> _Instruction_: Copy out the listing exactly.

CAD and scene scripts
• • • • •

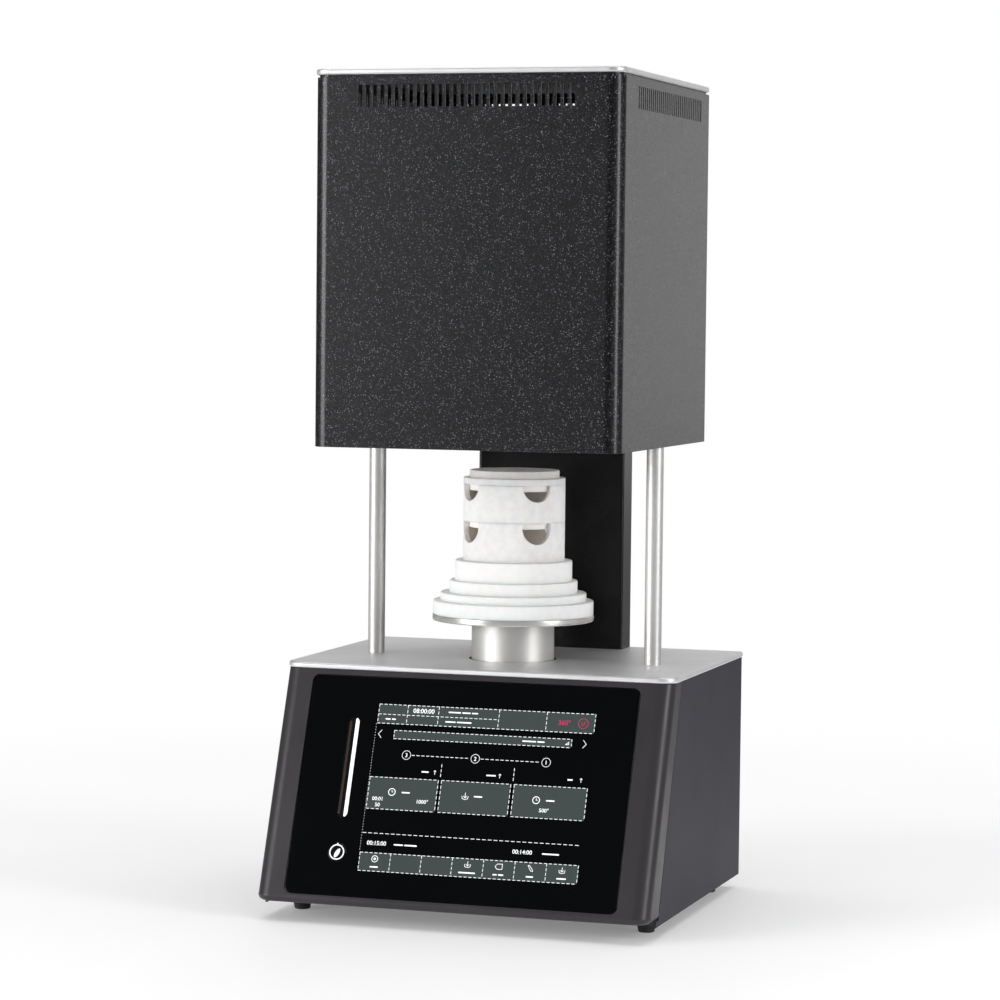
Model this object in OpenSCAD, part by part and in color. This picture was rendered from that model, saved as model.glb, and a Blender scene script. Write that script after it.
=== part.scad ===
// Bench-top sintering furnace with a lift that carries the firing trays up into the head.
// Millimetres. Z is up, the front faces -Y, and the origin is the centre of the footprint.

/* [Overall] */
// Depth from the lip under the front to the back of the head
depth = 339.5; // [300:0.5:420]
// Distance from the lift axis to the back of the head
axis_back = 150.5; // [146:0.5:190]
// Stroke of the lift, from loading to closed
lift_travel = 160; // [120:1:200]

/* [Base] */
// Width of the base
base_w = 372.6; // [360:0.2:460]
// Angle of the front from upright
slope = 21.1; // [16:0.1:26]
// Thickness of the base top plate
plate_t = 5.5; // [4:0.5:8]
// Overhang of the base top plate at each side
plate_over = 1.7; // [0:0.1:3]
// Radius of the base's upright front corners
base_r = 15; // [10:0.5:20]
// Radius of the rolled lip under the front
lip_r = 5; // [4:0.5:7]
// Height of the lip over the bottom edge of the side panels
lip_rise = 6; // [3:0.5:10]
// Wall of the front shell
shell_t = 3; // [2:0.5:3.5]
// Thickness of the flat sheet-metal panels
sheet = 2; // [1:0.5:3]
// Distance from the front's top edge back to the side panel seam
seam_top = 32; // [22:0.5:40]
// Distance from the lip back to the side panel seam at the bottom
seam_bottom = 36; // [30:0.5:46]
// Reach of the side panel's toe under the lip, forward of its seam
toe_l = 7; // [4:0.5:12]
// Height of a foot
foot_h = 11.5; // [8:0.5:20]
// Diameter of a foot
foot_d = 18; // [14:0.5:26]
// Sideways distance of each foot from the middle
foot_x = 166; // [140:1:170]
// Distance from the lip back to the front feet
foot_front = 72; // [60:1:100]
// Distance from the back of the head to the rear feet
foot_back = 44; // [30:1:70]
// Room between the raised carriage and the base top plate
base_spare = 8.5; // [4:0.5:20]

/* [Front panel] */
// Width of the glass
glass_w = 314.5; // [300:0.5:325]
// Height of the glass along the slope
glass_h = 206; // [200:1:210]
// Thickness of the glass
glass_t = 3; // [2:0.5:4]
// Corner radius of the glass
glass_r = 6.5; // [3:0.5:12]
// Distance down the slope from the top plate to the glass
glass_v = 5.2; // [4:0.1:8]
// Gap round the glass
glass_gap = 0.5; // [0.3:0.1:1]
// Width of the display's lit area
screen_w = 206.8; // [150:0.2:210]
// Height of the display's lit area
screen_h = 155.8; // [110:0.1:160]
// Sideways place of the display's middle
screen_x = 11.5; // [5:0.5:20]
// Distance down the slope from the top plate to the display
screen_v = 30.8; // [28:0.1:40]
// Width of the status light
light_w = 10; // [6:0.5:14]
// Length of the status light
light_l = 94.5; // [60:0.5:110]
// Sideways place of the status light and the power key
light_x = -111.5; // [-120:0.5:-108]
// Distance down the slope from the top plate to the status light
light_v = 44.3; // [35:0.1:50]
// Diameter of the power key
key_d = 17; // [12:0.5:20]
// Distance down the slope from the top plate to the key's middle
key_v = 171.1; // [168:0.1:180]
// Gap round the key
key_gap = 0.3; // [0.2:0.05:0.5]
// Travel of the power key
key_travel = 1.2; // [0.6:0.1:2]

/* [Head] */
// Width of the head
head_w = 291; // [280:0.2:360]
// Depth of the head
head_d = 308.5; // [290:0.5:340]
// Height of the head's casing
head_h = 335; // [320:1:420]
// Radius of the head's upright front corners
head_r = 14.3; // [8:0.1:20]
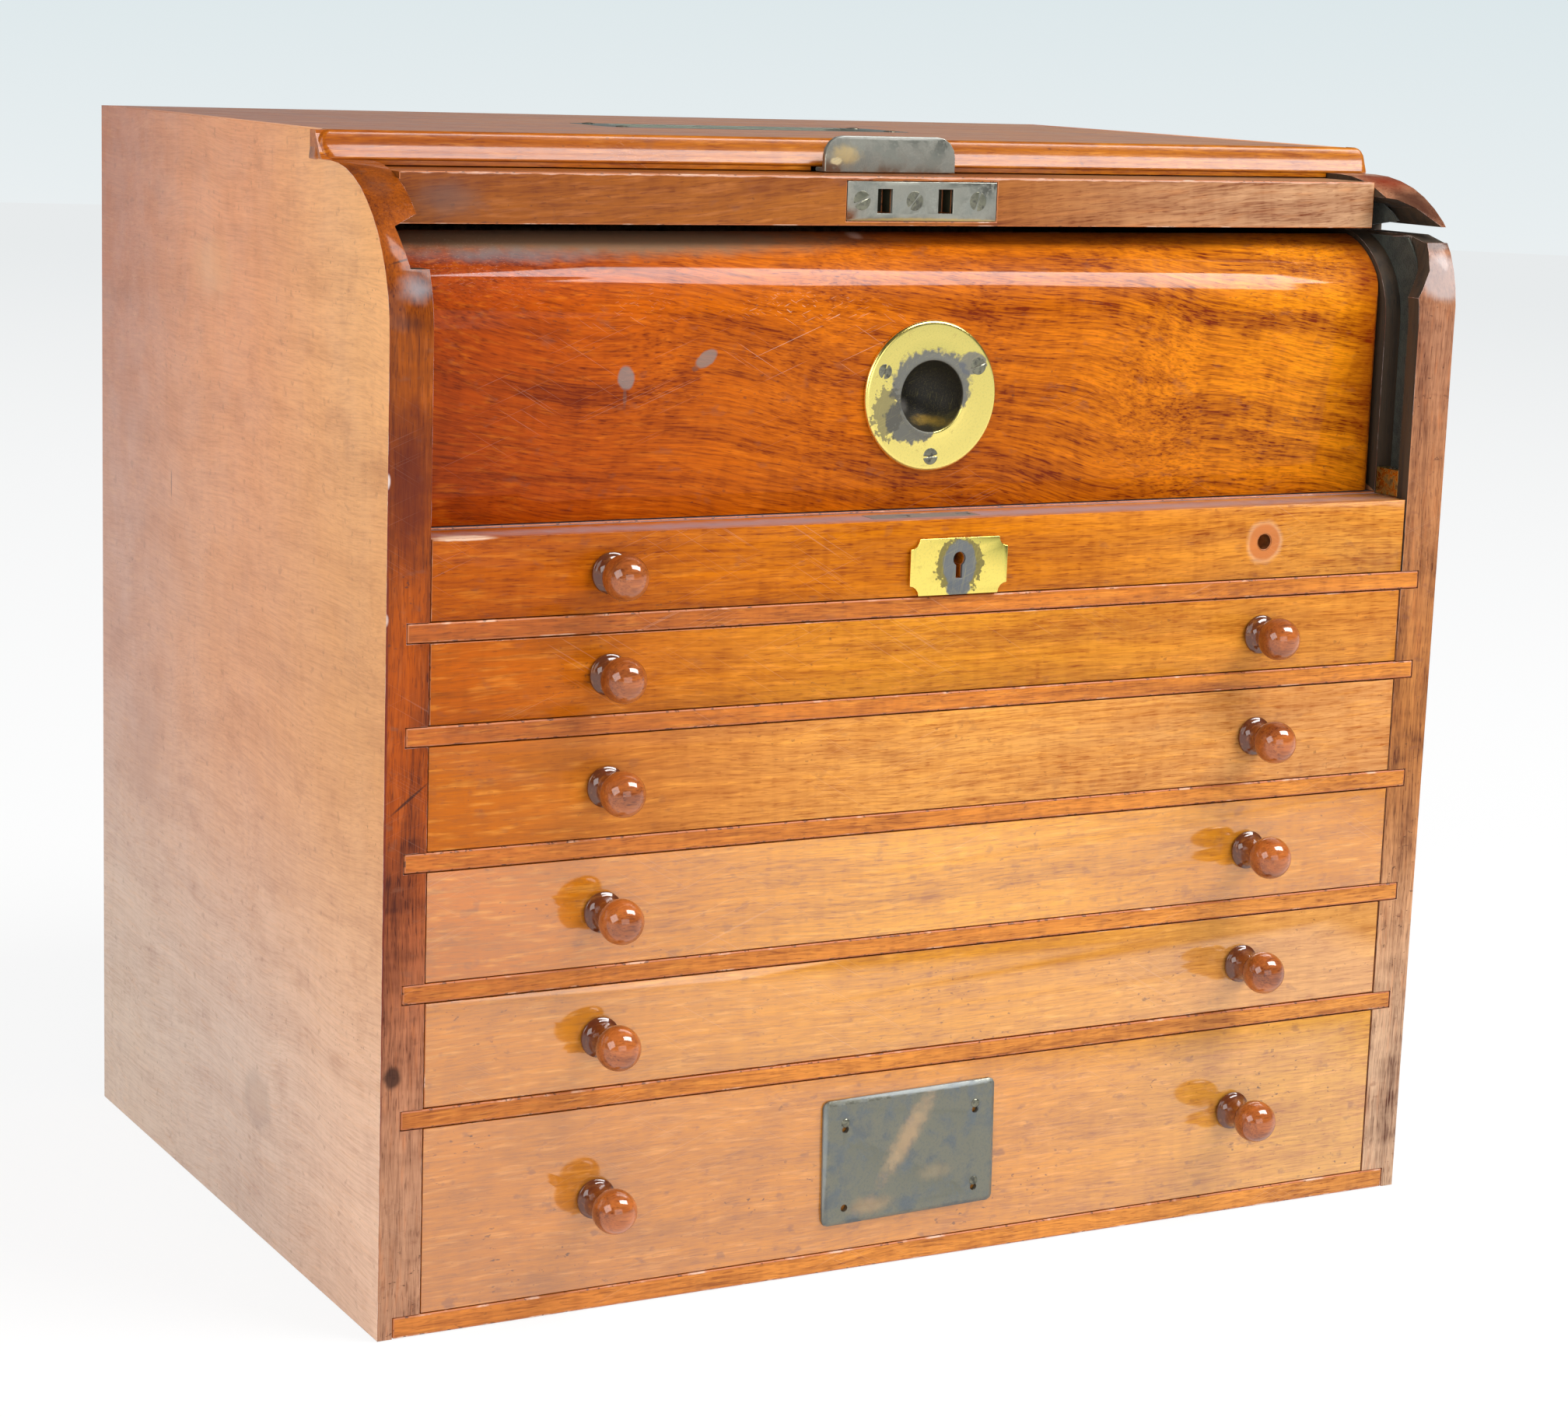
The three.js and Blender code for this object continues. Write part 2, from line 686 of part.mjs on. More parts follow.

• • • • •

> _Answer_:
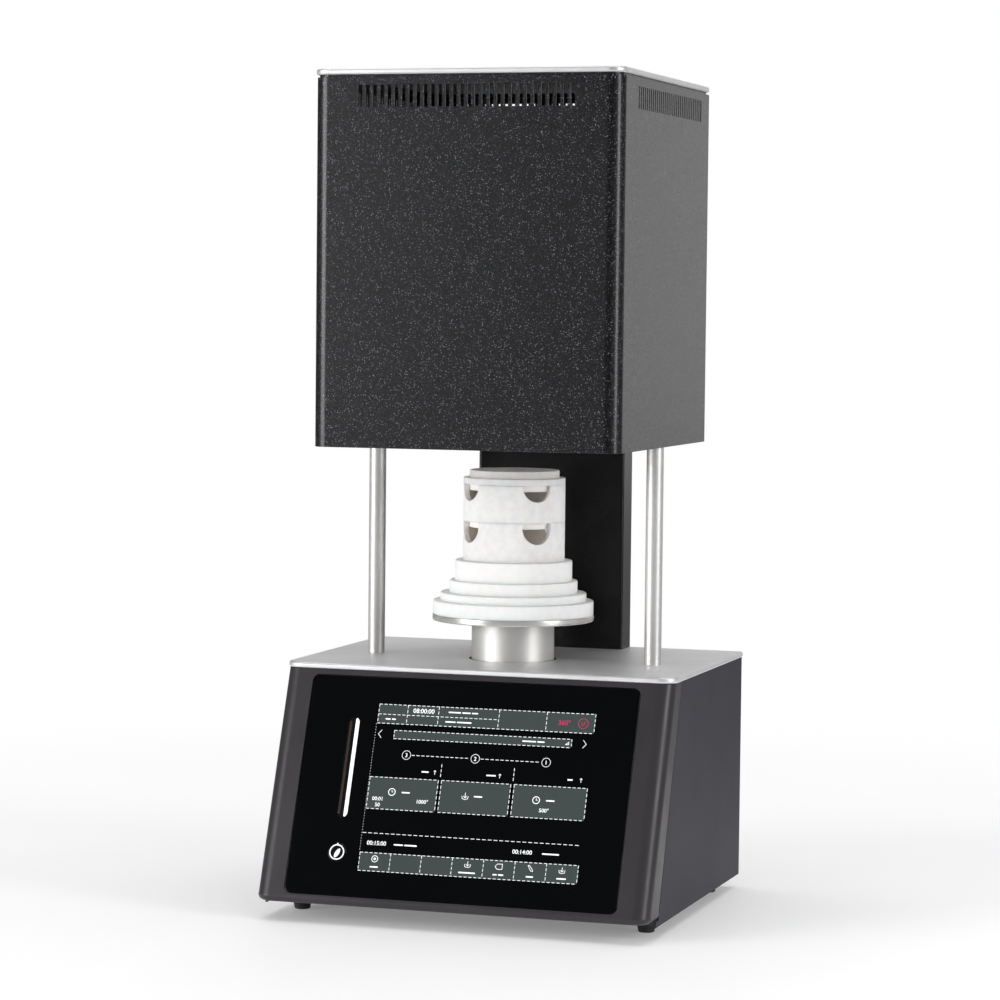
Model this object in OpenSCAD, part by part and in color. This picture was rendered from that model, saved as model.glb, and a Blender scene script. Write that script after it.
=== part.scad ===
// Bench-top sintering furnace with a lift that carries the firing trays up into the head.
// Millimetres. Z is up, the front faces -Y, and the origin is the centre of the footprint.

/* [Overall] */
// Depth from the lip under the front to the back of the head
depth = 339.5; // [300:0.5:420]
// Distance from the lift axis to the back of the head
axis_back = 150.5; // [146:0.5:190]
// Stroke of the lift, from loading to closed
lift_travel = 160; // [120:1:200]

/* [Base] */
// Width of the base
base_w = 372.6; // [360:0.2:460]
// Angle of the front from upright
slope = 21.1; // [16:0.1:26]
// Thickness of the base top plate
plate_t = 5.5; // [4:0.5:8]
// Overhang of the base top plate at each side
plate_over = 1.7; // [0:0.1:3]
// Radius of the base's upright front corners
base_r = 15; // [10:0.5:20]
// Radius of the rolled lip under the front
lip_r = 5; // [4:0.5:7]
// Height of the lip over the bottom edge of the side panels
lip_rise = 6; // [3:0.5:10]
// Wall of the front shell
shell_t = 3; // [2:0.5:3.5]
// Thickness of the flat sheet-metal panels
sheet = 2; // [1:0.5:3]
// Distance from the front's top edge back to the side panel seam
seam_top = 32; // [22:0.5:40]
// Distance from the lip back to the side panel seam at the bottom
seam_bottom = 36; // [30:0.5:46]
// Reach of the side panel's toe under the lip, forward of its seam
toe_l = 7; // [4:0.5:12]
// Height of a foot
foot_h = 11.5; // [8:0.5:20]
// Diameter of a foot
foot_d = 18; // [14:0.5:26]
// Sideways distance of each foot from the middle
foot_x = 166; // [140:1:170]
// Distance from the lip back to the front feet
foot_front = 72; // [60:1:100]
// Distance from the back of the head to the rear feet
foot_back = 44; // [30:1:70]
// Room between the raised carriage and the base top plate
base_spare = 8.5; // [4:0.5:20]

/* [Front panel] */
// Width of the glass
glass_w = 314.5; // [300:0.5:325]
// Height of the glass along the slope
glass_h = 206; // [200:1:210]
// Thickness of the glass
glass_t = 3; // [2:0.5:4]
// Corner radius of the glass
glass_r = 6.5; // [3:0.5:12]
// Distance down the slope from the top plate to the glass
glass_v = 5.2; // [4:0.1:8]
// Gap round the glass
glass_gap = 0.5; // [0.3:0.1:1]
// Width of the display's lit area
screen_w = 206.8; // [150:0.2:210]
// Height of the display's lit area
screen_h = 155.8; // [110:0.1:160]
// Sideways place of the display's middle
screen_x = 11.5; // [5:0.5:20]
// Distance down the slope from the top plate to the display
screen_v = 30.8; // [28:0.1:40]
// Width of the status light
light_w = 10; // [6:0.5:14]
// Length of the status light
light_l = 94.5; // [60:0.5:110]
// Sideways place of the status light and the power key
light_x = -111.5; // [-120:0.5:-108]
// Distance down the slope from the top plate to the status light
light_v = 44.3; // [35:0.1:50]
// Diameter of the power key
key_d = 17; // [12:0.5:20]
// Distance down the slope from the top plate to the key's middle
key_v = 171.1; // [168:0.1:180]
// Gap round the key
key_gap = 0.3; // [0.2:0.05:0.5]
// Travel of the power key
key_travel = 1.2; // [0.6:0.1:2]

/* [Head] */
// Width of the head
head_w = 291; // [280:0.2:360]
// Depth of the head
head_d = 308.5; // [290:0.5:340]
// Height of the head's casing
head_h = 335; // [320:1:420]
// Radius of the head's upright front corners
head_r = 14.3; // [8:0.1:20]
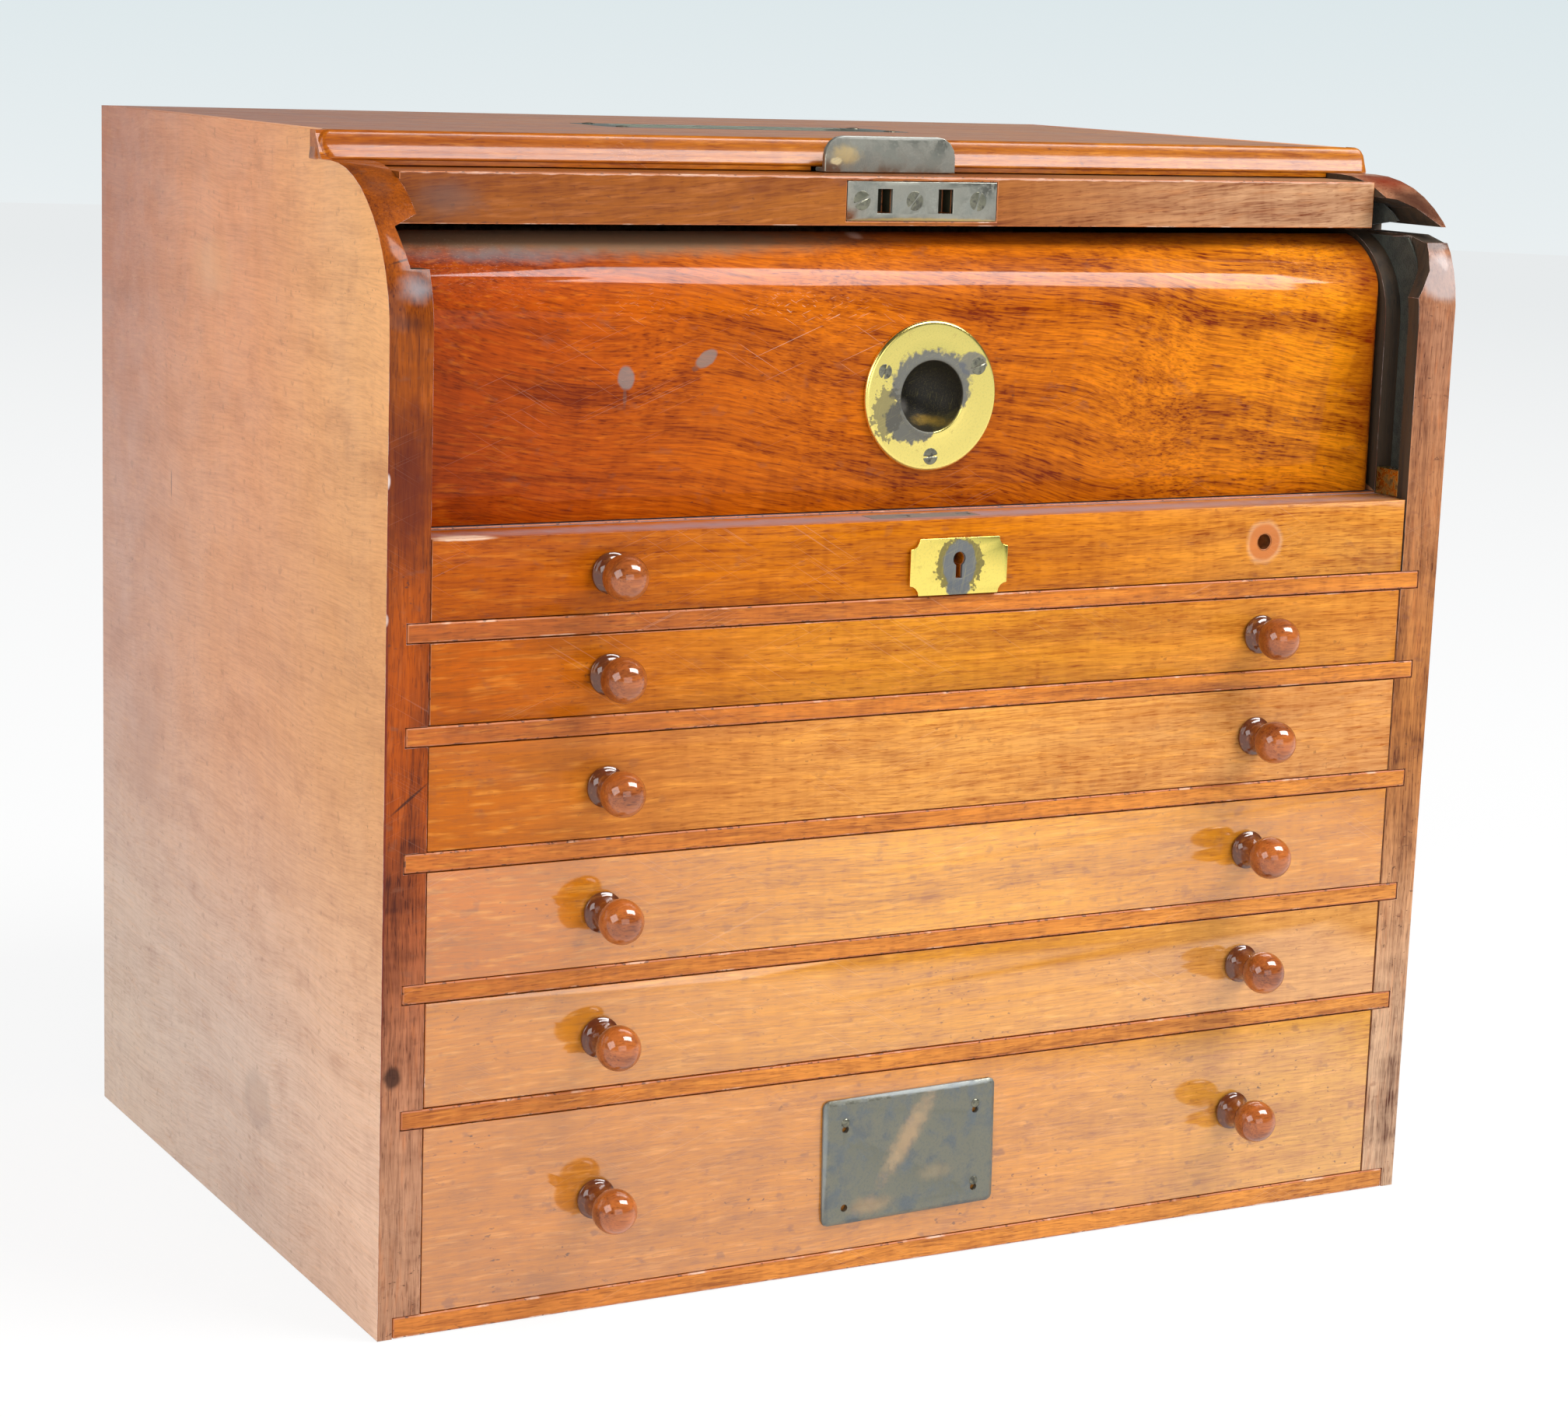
The three.js and Blender code for this object continues. Write part 2, from line 686 of part.mjs on. More parts follow.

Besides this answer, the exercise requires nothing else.